California’s private colleges and universities have won an important reprieve in Gov. Gavin Newsom’s proposed state budget, gaining an extra year before facing possible financial sanctions for not admitting enough transfer students from a special program.
The move, if upheld by the state Legislature, would help the 71 independent colleges at a time when some of their enrollments and finances are being slammed by the pandemic. It also could help keep low-income students at those schools since their financial aid might have been reduced by as much as $1,028 a year without Newsom’s proposed delay, officials say.
Kristen F. Soares, president of the Association of Independent California Colleges and Universities (AICCU), said her organization and its members “are very appreciative” of the extra year before enforcement of the policy aimed at boosting numbers of transfers to these four-year colleges from community colleges.
‘Financial stability to students and families’
Given all the pandemic-related problems and the shift to online classes, she said: “This is not the time for cutting awards for low-income students. We want to provide as much financial stability to students and families as possible.”
State policy and last year’s budget link the size of Cal Grants, the state-funded financial aid, to the number of students admitted at private colleges after earning the relatively new Associate Degree for Transfer. That degree was created to be an efficient and guaranteed pipeline from community colleges to four-year campuses at the California State University and to private colleges that joined the program. The state is pushing hard its expansion as a cost-efficient way for more students to take basic classes and then earn bachelor degrees in a more timely manner.

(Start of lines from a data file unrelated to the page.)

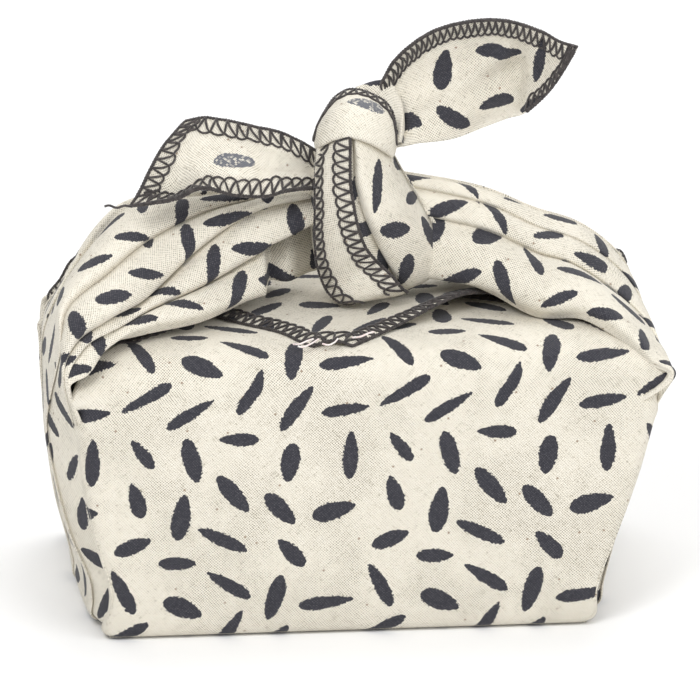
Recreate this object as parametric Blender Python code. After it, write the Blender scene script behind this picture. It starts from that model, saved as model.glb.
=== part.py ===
"""A furoshiki: one square cotton cloth, knotted over itself as a hollow carrying wrap.

The cloth lies cornerwise. Its near corner runs up the front and over the top, its far corner runs up
the back and forward over that as a flap, and its side corners run up both ends as pleated ears that
meet in one knot, past which their tips stand free as two tails. It is one piece, so it is one solid:
the panels, ears, knot and tails are built apart as sheets and joined.

Sizes are in millimetres. +X is the right side, +Y is the back and +Z is up, as the wrap stands with
its flap to the front. The last step moves the middle of the wrap's footprint to the origin.
"""

import bmesh
import bpy
import numpy as np
from mathutils import Matrix

MM = 0.001

# ---------------------------------------------------------------- driving sizes

CLOTH_THICK = 1.8       # thickness of the modelled cloth
TUCK_INSET = 1.3        # how far an end wall lies inside the panel that folds over its edge
TUCK_REACH = 10.0       # how far an end wall runs on behind that panel
WRAP_REACH = 8.5        # how far a panel turns round the wrap's upright corners
CORNER_RADIUS = 6.0     # upright corners
HEM_RADIUS = 5.0        # rounding where the walls turn under to the base
BASE_THICK = 3.0        # the flat base: the cloth and the folds turned under with it
BASE_INSET = 3.5        # from the walls' outline to the edge of the flat base
BASE_TURN = 9.0         # how far the walls run in over the base
WALL_LOW_Z = 1.1        # height of the walls' lowest row, halfway up the base

# The wrap's outline at each height: the x of its four corners and the y of its front and back.
PLAN_COLUMNS = ("z", "front_left", "back_left", "front_right", "back_right", "front", "back")
PLAN = (
    (0.0, -77.5, -81.0, 77.0, 83.5, -49.5, 45.5),
    (14.0, -76.8, -84.0, 80.4, 86.5, -50.0, 46.0),
    (26.0, -78.6, -86.6, 83.4, 88.5, -50.3, 46.5),
    (44.0, -82.0, -88.8, 88.8, 90.0, -50.6, 47.0),
    (62.0, -83.8, -89.8, 93.6, 91.5, -50.9, 47.2),
    (74.0, -85.2, -89.8, 96.6, 92.5, -51.2, 47.2),
    (82.0, -86.4, -89.2, 101.0, 93.0, -51.4, 47.0),
)

# Rows of the near corner over the top, from the front edge back to the corner's hidden tip:
# the middle's y and z, then x at both hems, then y and z at the left hem and at the right hem.
TOP_COLUMNS = ("y", "z", "x_left", "x_right", "y_left", "z_left", "y_right", "z_right")
NEAR_CORNER = (
    (-49.4, 84.8, -85.6, 99.0, -43.0, 83.6, -44.0, 82.6),
    (-45.0, 87.2, -83.0, 96.0, -38.0, 86.4, -38.0, 85.6),
    (-36.0, 88.8, -77.0, 89.0, -30.0, 88.3, -28.0, 88.0),
    (-24.0, 89.8, -66.0, 79.0, -19.0, 89.3, -15.0, 89.0),
    (-8.0, 90.4, -50.0, 61.0, -5.0, 90.0, -3.0, 89.8),
    (10.0, 89.4, -31.0, 37.0, 12.0, 89.2, 12.0, 89.2),
    (22.0, 87.8, -17.0, 20.0, 23.0, 87.8, 23.0, 87.8),
    (33.0, 85.0, -1.5, 1.5, 33.0, 85.0, 33.0, 85.0),
)

# The far corner: from the back edge forward to the flap's tip, whose right hem lifts off the front.
FAR_CORNER = (
    (46.0, 83.5, -88.0, 91.5, 40.5, 81.5, 40.5, 82.5),
    (42.0, 87.0, -86.0, 89.0, 37.0, 85.5, 37.0, 86.0),
    (34.0, 90.0, -80.0, 83.0, 31.0, 89.0, 31.0, 89.2),
    (22.0, 92.4, -68.0, 72.0, 20.5, 91.6, 20.0, 91.8),
    (8.0, 93.4, -54.0, 60.0, 7.0, 92.9, 5.0, 93.6),
    (-4.0, 93.6, -42.0, 50.0, -5.0, 93.2, -5.5, 97.0),
    (-15.0, 93.2, -31.0, 37.0, -15.5, 93.0, -12.0, 99.0),
    (-25.0, 92.2, -20.0, 19.0, -25.5, 92.4, -24.0, 94.6),
    (-32.5, 91.2, -10.5, 5.0, -33.0, 91.6, -33.0, 91.6),
    (-36.5, 90.8, -3.5, -0.5, -36.5, 90.8, -36.5, 90.8),
)

# Heights at which the rows of the walls lie.
WALL_ROWS = (3.4, 10.0, 18.0, 32.0, 50.0, 66.0)
PANEL_TOP_ROWS = (74.0, 80.5)

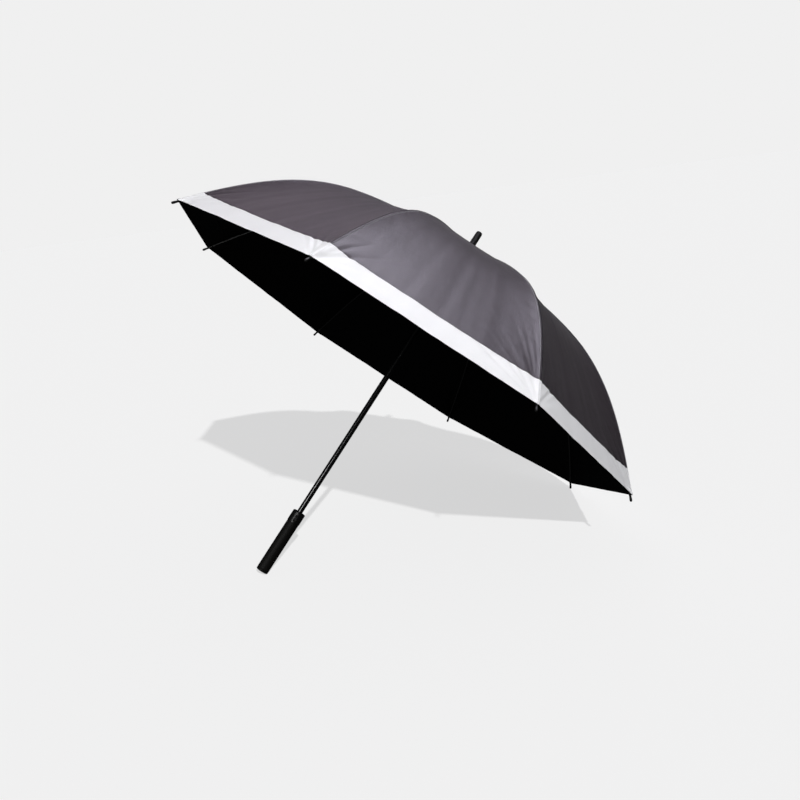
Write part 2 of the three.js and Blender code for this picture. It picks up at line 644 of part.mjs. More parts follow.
// The keyhole plate that the runner's hook snaps under. It slides with the button.
function latchPlate() {
  const sideAngle = Math.asin(PLATE_HALF_WIDTH / PLATE_FRONT_RADIUS);
  const backAngle = Math.asin(PLATE_HALF_WIDTH / PLATE_BACK_RADIUS);
  const shape = new THREE.Shape();
  shape.absarc(0, 0, PLATE_FRONT_RADIUS, -sideAngle, sideAngle, false);
  shape.absarc(0, 0, PLATE_BACK_RADIUS, Math.PI - backAngle, Math.PI + backAngle, false);
  const hole = new THREE.Path();
  const holeAngle = Math.asin(KEYHOLE_HALF_WIDTH / KEYHOLE_RADIUS);
  const shoulder = KEYHOLE_FRONT - 2.7;
  const frontHalf = 5;
  hole.moveTo(KEYHOLE_FRONT, -frontHalf);
  hole.lineTo(KEYHOLE_FRONT, frontHalf);
  hole.lineTo(shoulder, KEYHOLE_HALF_WIDTH);
  hole.absarc(0, 0, KEYHOLE_RADIUS, Math.PI - holeAngle, Math.PI + holeAngle, false);
  hole.lineTo(shoulder, -KEYHOLE_HALF_WIDTH);
  const pegHole = new THREE.Path();
  pegHole.absarc(PEG_AT_RADIUS, 0, PEG_RADIUS + 0.25, 0, 2 * Math.PI, false);
  shape.holes.push(hole, pegHole);
  const settings = { depth: PLATE_THICKNESS, bevelEnabled: false, curveSegments: 8 };
  return new THREE.ExtrudeGeometry(shape, settings).translate(0, 0, PLATE_BOTTOM_Z);
}

// The bent wire under the plate that pushes the button back out.
function buttonSpring() {
  const [sides, steps] = [6, 16];
  const wire = new THREE.TorusGeometry(BUTTON_BACK_RADIUS, SPRING_WIRE_RADIUS, sides, steps, 1.2 * Math.PI);
  const bent = solid(capped(wire, sides, steps + 1));
  return geometryOf(bent).rotateZ(Math.PI * 0.4).translate(0, 0, COLLAR_BOTTOM_Z + 1);
}

// close the two open ends of a part torus
function capped(torus, sides, stations) {
  const index = Array.from(torus.index.array);
  const at = (side, station) => side * stations + station;
  for (let side = 1; side < sides - 1; side += 1) {
    index.push(at(0, 0), at(side, 0), at(side + 1, 0));
    index.push(at(0, stations - 1), at(side + 1, stations - 1), at(side, stations - 1));
  }
  torus.setIndex(index);
  return torus;
}

// ---- assembly ----

const innerRibGeometry = innerRib();
const outerRibGeometry = outerRib();
const stretcherGeometry = stretcher();
const ribTipGeometry = ribTip();
const goreGeometry = gore();

for (let i = 0; i < RIBS; i += 1) {
  const onRib = turned(i * RIB_STEP);
  place(`rib_inner_${i + 1}`, innerRibGeometry, 'rib_steel', onRib);
  place(`rib_outer_${i + 1}`, outerRibGeometry, 'rib_rod', onRib);
  place(`rib_tip_${i + 1}`, ribTipGeometry, 'tip', onRib);
  place(`stretcher_${i + 1}`, stretcherGeometry, 'rib_steel', onRib);
  place(`canopy_gore_${i + 1}`, goreGeometry, 'canopy', turned((i + 0.5) * RIB_STEP));
}

place('tie_strap', tieStrap(), 'strap', turned(BUTTON_AZIMUTH));

place('shaft_tube', shaftTube(), 'shaft');
place('crown', crown(), 'moulding');
place('crown_wire', wireRing(crownPivot), 'wire');
place('top_washer', topWasher(), 'moulding');
place('ferrule', ferrule(), 'moulding');
place('opening_spring', openingSpring(), 'wire');
place('spring_seat', springSeat(), 'moulding');
place('top_catch', topCatch(), 'wire', turned(BUTTON_AZIMUTH));

place('runner', runner(), 'moulding');
place('runner_wire', wireRing(runnerPivot), 'wire');
place('runner_key', runnerKey(), 'wire');

place('handle_core', handleCore(), 'moulding');
place('handle_grip', handleGrip(), 'grip');
place('handle_end_cap', handleEndCap(), 'moulding');
place('handle_collar', handleCollar(), 'gloss');
const atButton = turned(BUTTON_AZIMUTH);
place('push_button', pushButton(), 'gloss', atButton);
place('latch_plate', latchPlate(), 'wire', atButton);
place('button_spring', buttonSpring(), 'wire', atButton);

export default root;
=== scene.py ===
"""A large push-button umbrella, open and resting on its handle and a rib tip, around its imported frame.

Metres throughout. The canopy's eight gores, hem bands and seams are thin closed sheets of cloth, laid out by
two cloth coordinates: the arc along a rib from the apex, and the share of the way across from rib to rib.
"""
import json
import math

import bpy
import numpy as np
from mathutils import Matrix, Vector

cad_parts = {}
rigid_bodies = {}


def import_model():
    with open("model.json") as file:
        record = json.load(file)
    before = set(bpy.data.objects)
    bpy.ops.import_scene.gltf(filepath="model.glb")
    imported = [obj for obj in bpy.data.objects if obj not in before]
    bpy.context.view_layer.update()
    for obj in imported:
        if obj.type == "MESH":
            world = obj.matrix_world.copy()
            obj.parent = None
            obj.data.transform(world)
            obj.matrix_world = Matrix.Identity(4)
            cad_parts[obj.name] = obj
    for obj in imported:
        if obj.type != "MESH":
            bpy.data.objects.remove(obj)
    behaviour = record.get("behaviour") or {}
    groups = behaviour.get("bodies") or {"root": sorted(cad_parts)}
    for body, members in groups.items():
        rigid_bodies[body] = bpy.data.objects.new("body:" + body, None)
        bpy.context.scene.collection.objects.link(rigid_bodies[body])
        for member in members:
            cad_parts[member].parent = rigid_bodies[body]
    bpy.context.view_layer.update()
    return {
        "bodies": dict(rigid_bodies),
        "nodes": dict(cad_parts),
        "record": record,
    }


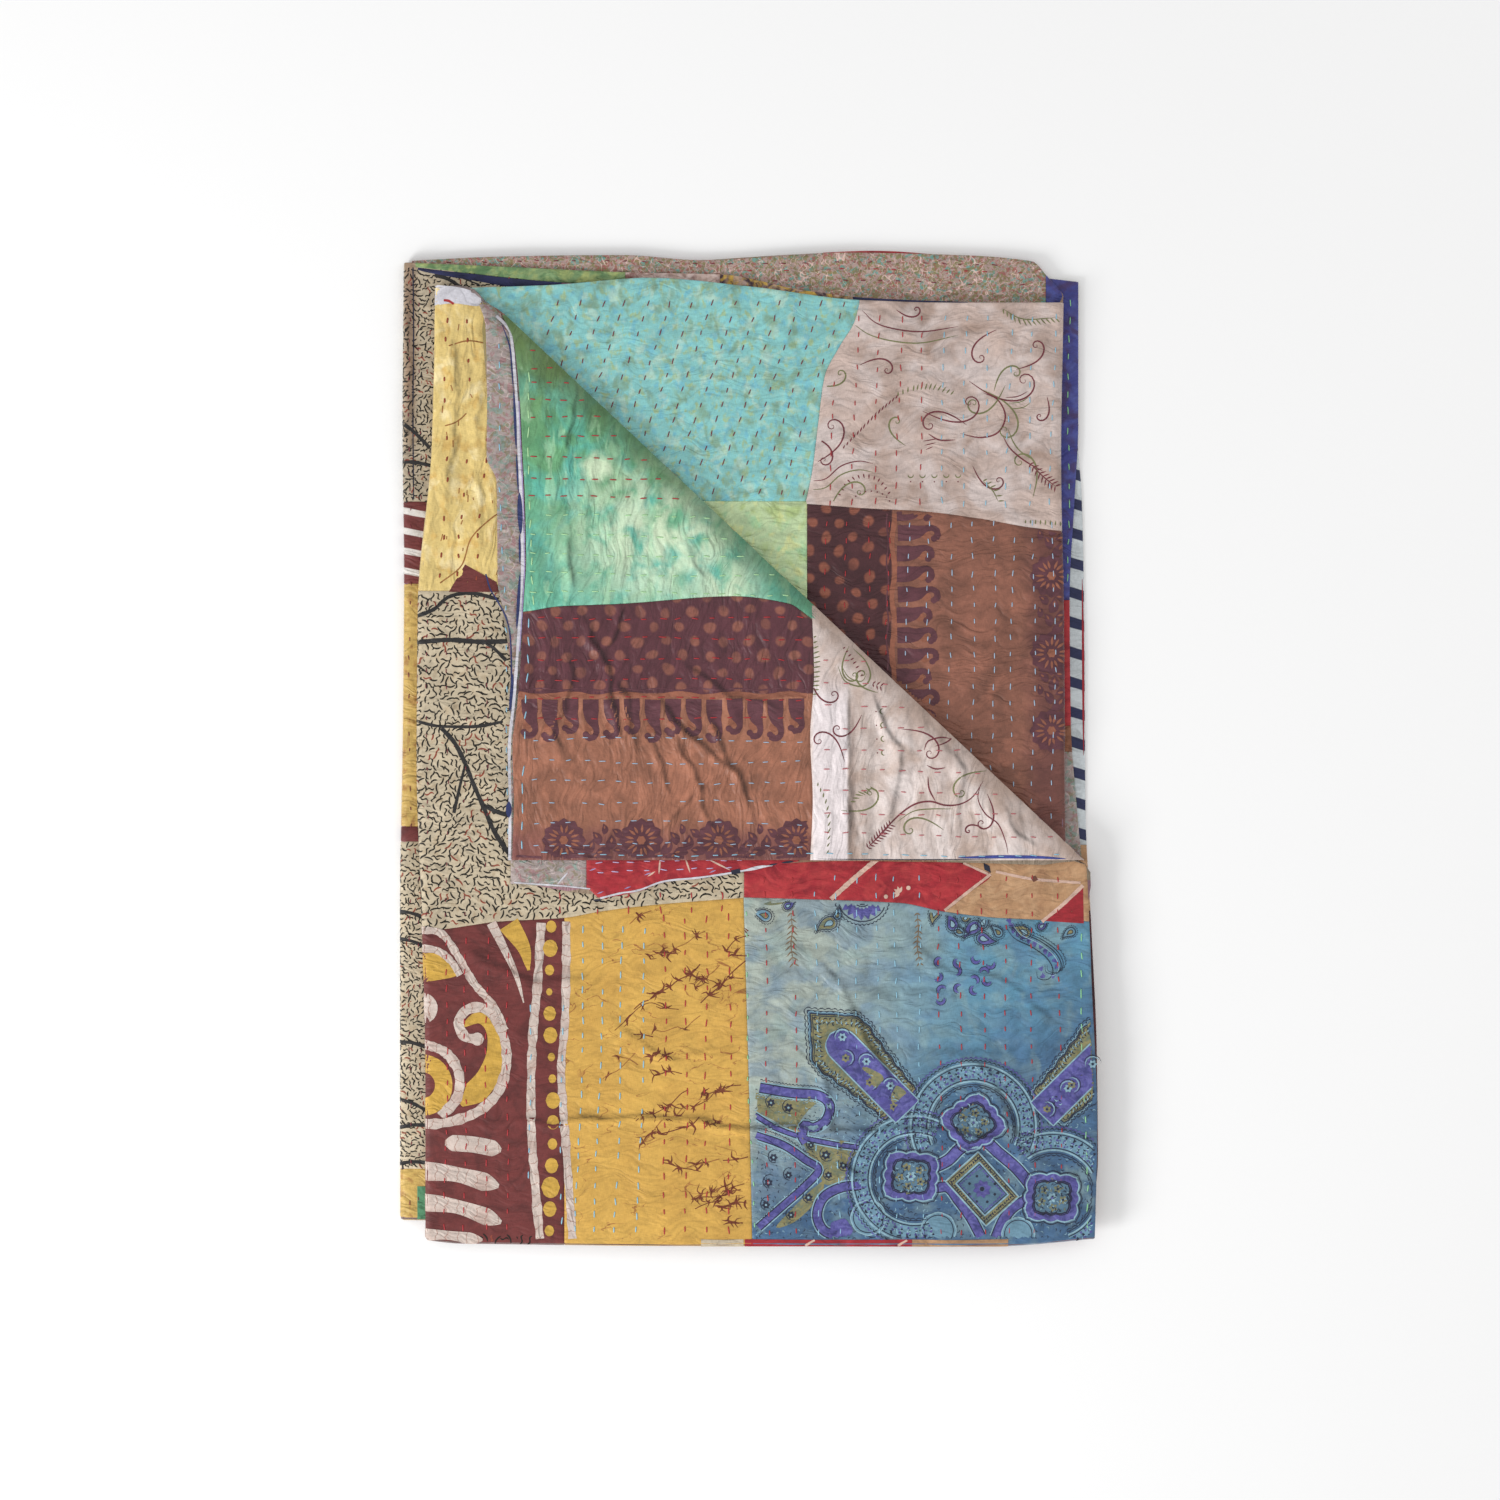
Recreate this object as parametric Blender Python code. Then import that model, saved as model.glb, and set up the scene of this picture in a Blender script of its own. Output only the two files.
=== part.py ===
"""A kantha quilt, folded in half and then back and forth in four levels, with one corner turned back.

Metres, +Z up. The quilt lies flat on Z = 0 with its origin under the middle of its outline. +X is to the
right and +Y is away from the bottom fold. It is one sheet of cloth: two plies in each level, joined along
the bottom fold, and four levels joined at the left, right and left folds. The top right corner of level 1
is rolled back over a diagonal line and lies on the lower left half of the front.
"""

import functools
import math

import bmesh
import bpy
import numpy as np
from mathutils import Vector

CLOTH = 0.0013  # thickness of the stitched cloth
PLY_PITCH = 0.0022  # from the middle of one ply to the middle of the next
LEVEL_PITCH = 2 * PLY_PITCH
PLY_OFFSET = PLY_PITCH / 2  # from a level's middle to the middle of each of its plies
FOLD_RADIUS = LEVEL_PITCH / 2  # of the folds that join two levels, at the level's middle
LEVELS = 4

FLAP_START = (-0.2176, 0.3688)  # where the turned-back edge leaves the top hem
FLAP_END = (0.2720, -0.0920)  # where it leaves the right hem
FLAP_RADIUS = 0.0016  # of the roll, at the middle of the front ply
FLAP_SETTLE = 0.0009  # how far the turned-back corner sinks towards the front, away from the roll
FLAP_SETTLE_RUN = 0.060

UNEVEN_RISE = 0.05  # share of its height by which the pile swells and sinks
UNEVEN_PITCH_X, UNEVEN_PITCH_Y = 0.23, 0.31

# Number of steps along the cloth
PANEL_SPLITS = (0, 0.04, 0.11, 0.22, 0.35, 0.48, 0.61, 0.74, 0.86, 0.94, 0.975, 1)
PLY_SPLITS = (0.03, 0.11, 0.22, 0.33, 0.44, 0.55, 0.66, 0.77, 0.87, 0.95, 1)
SIDE_FOLD_STEPS = 8
BOTTOM_FOLD_STEPS = 6
ROLL_STEPS = {"front": 6, "back": 9}

# Folded edges seen from above. Each row is a side fold, named by the levels that it joins, with its
# x at even steps from the bottom fold to the top hem, and how far inside it the inner ply's fold lies at
# the bottom and at the top.
#              fold     x at 0, 1/6, 2/6, 3/6, 4/6, 5/6 and 6/6 of the height               inner ply
SIDE_FOLDS = {
    (1, 2): ((-0.259, -0.259, -0.262, -0.266, -0.265, -0.254, -0.251), (0.0, 0.003)),
    (2, 3): ((0.257, 0.256, 0.255, 0.254, 0.253, 0.251, 0.253), (0.0, 0.004)),
    (3, 4): ((-0.280, -0.280, -0.280, -0.278, -0.277, -0.278, -0.277), (0.0, 0.004)),
}

# The free right hems: x against y, for each layer, counted from the front.
RIGHT_HEMS = {
    1: ((-0.40, 0.277), (-0.30, 0.279), (-0.20, 0.275), (-0.08, 0.270), (0.03, 0.261), (0.135, 0.255),
        (0.18, 0.256), (0.23, 0.262), (0.29, 0.271), (0.36, 0.258)),
    2: ((-0.40, 0.276), (-0.30, 0.278), (-0.20, 0.273), (-0.08, 0.268), (0.14, 0.257), (0.37, 0.241)),
    7: ((-0.38, 0.268), (-0.30, 0.272), (-0.20, 0.272), (-0.12, 0.270), (-0.05, 0.264), (0.02, 0.259),
        (0.12, 0.258), (0.20, 0.262), (0.26, 0.265), (0.38, 0.265)),
    8: ((-0.38, 0.276), (-0.33, 0.281), (-0.24, 0.280), (-0.15, 0.276), (-0.05, 0.271), (0.10, 0.270),
        (0.20, 0.268), (0.26, 0.264), (0.38, 0.263)),
}

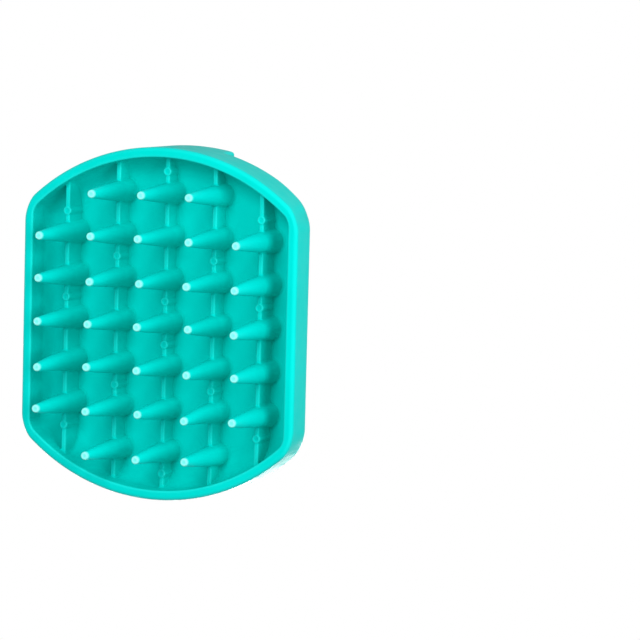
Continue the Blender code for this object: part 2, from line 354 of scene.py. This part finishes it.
def surface_net(values, low):
    """Points and quads of the surface: a point in each cell that it crosses, a quad round each edge."""
    solid = values < 0
    cells = np.zeros(np.array(values.shape) - 1, int)
    for i, j, k in CORNERS:
        cells += solid[i : i + cells.shape[0], j : j + cells.shape[1], k : k + cells.shape[2]]
    crossed = (cells > 0) & (cells < 8)
    number = np.full(cells.shape, -1)
    number[crossed] = np.arange(crossed.sum())
    places = np.argwhere(crossed)
    corner = [values[tuple((places + offset).T)] for offset in CORNERS]
    total, count = np.zeros(places.shape), np.zeros(len(places))
    for a, b in EDGES:
        cut = (corner[a] < 0) != (corner[b] < 0)
        share = np.where(cut, corner[a] / np.where(cut, corner[a] - corner[b], 1), 0)[:, None]
        total += np.where(cut[:, None], CORNERS[a] + (CORNERS[b] - CORNERS[a]) * share, 0)
        count += cut
    points = low + CELL * (places + total / count[:, None])
    quads = []
    for axis in range(3):
        one, two = [np.eye(3, dtype=int)[(axis + turn) % 3] for turn in (1, 2)]
        here = np.moveaxis(solid, axis, 0)
        edge = np.moveaxis(here[:-1] != here[1:], 0, axis)
        at = np.argwhere(edge)
        at = at[(at[:, (axis + 1) % 3] > 0) & (at[:, (axis + 2) % 3] > 0)]
        ring = [number[tuple((at - offset).T)] for offset in (0 * one, one, one + two, two)]
        quad = np.stack(ring, axis=1)
        outward = solid[tuple(at.T)]
        quad[~outward] = quad[~outward][:, ::-1]
        quads.append(quad)
    return points, np.concatenate(quads)


def in_scene(points):
    """Coordinates in metres in the row frame, in one list, from points in millimetres over the rim."""
    return ((points + (0, 0, RIM_Z)) * MM).astype(np.float32).ravel()


def mesh_from(name, points, quads):
    mesh = bpy.data.meshes.new(name)
    mesh.vertices.add(len(points))
    mesh.vertices.foreach_set("co", in_scene(points))
    mesh.loops.add(quads.size)
    mesh.loops.foreach_set("vertex_index", quads.astype(np.int32).ravel())
    mesh.polygons.add(len(quads))
    mesh.polygons.foreach_set("loop_start", np.arange(len(quads), dtype=np.int32) * 4)
    mesh.update(calc_edges=True)
    mesh.validate()
    return mesh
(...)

The state had set a goal that the participating private colleges — now 39 of the 71 undergraduate campuses — offer admission to a total of at least 3,000 students with the ADTs for the 2021-22 school year. Otherwise, the entire sector of private colleges, including the 32 other schools that are not in the ADT program, all would see the size of their students’ maximum Cal Grant awards drop by $1,028 a year to $8,056.
All Cal Grant recipients at those schools, not just transfers, would face that cut. The combined loss of revenue would be painful for families and colleges.
The governor’s plan would delay enforcement of that policy by a year until the 2022-23 school year. Newsom administration officials said that the many private colleges are suffering enrollment declines during the pandemic and that this was not a smart time to add more challenges to their budgets. Allowing another year seemed a more prudent plan, they said.
The number of ADT students offered admission at California private colleges has grown sharply since the program began in 2018 and recently reached about 2,300 a year, according to Soares. The schools clearly hope to enroll more students who complete the courses for that degree.
Plus, she noted that most of her member institutions all have prior and separate transfer agreements and pathways with community colleges and enroll thousands of transfer students who do not earn the ADT. However, those other transfer students don’t count in this current issue since legislators strongly want to bolster the ADT program.
The independent colleges in the ADT program include Pepperdine University, University of San Francisco and Azusa Pacific. But they do not include such academic brand names as Caltech, Stanford and the University of Southern California or some highly selective liberal arts colleges like Claremont McKenna, Occidental or Pomona.
COVID-19 pandemic fallout
A recent study by AICCU illustrates the impact of the COVID-19 pandemic on private college enrollment in California. It found that enrollments at its member colleges dropped by a median 7% between fall 2019 and fall 2020.
The report said: “While the exact impacts vary by institution, the findings from this survey indicate that enrollment of new, continuing and transfer students at AICCU member institutions has decreased during the COVID-19 pandemic.
This trend, while not unique to independent, nonprofit colleges, presents challenges to the state in determining how to best support students in their pursuit of a college degree and upward social mobility and economic security, whether they are enrolling out of high school, transferring from a community college to a four-year institution, or re-enrolling after a break in their attendance.”